►

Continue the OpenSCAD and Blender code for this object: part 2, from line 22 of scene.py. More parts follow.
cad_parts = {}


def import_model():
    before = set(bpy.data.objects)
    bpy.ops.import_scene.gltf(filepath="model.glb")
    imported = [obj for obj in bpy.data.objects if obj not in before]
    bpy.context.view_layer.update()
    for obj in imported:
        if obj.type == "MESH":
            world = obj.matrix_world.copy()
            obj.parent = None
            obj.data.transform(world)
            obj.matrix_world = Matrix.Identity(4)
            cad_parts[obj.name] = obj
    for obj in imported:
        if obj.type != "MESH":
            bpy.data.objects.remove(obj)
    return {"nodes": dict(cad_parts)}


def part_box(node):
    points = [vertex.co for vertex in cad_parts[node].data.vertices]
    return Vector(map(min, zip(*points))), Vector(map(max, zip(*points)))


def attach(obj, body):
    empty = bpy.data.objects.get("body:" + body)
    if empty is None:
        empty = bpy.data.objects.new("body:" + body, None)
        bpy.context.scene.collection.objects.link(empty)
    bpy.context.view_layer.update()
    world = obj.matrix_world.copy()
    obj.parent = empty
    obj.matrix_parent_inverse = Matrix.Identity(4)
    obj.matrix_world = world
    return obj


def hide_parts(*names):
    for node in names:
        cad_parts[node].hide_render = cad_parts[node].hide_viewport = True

◄

■ What is required
Copy out the full material exactly as it appears.

■ Exercise response
Continue the OpenSCAD and Blender code for this object: part 2, from line 22 of scene.py. More parts follow.
cad_parts = {}


def import_model():
    before = set(bpy.data.objects)
    bpy.ops.import_scene.gltf(filepath="model.glb")
    imported = [obj for obj in bpy.data.objects if obj not in before]
    bpy.context.view_layer.update()
    for obj in imported:
        if obj.type == "MESH":
            world = obj.matrix_world.copy()
            obj.parent = None
            obj.data.transform(world)
            obj.matrix_world = Matrix.Identity(4)
            cad_parts[obj.name] = obj
    for obj in imported:
        if obj.type != "MESH":
            bpy.data.objects.remove(obj)
    return {"nodes": dict(cad_parts)}


def part_box(node):
    points = [vertex.co for vertex in cad_parts[node].data.vertices]
    return Vector(map(min, zip(*points))), Vector(map(max, zip(*points)))


def attach(obj, body):
    empty = bpy.data.objects.get("body:" + body)
    if empty is None:
        empty = bpy.data.objects.new("body:" + body, None)
        bpy.context.scene.collection.objects.link(empty)
    bpy.context.view_layer.update()
    world = obj.matrix_world.copy()
    obj.parent = empty
    obj.matrix_parent_inverse = Matrix.Identity(4)
    obj.matrix_world = world
    return obj


def hide_parts(*names):
    for node in names:
        cad_parts[node].hide_render = cad_parts[node].hide_viewport = True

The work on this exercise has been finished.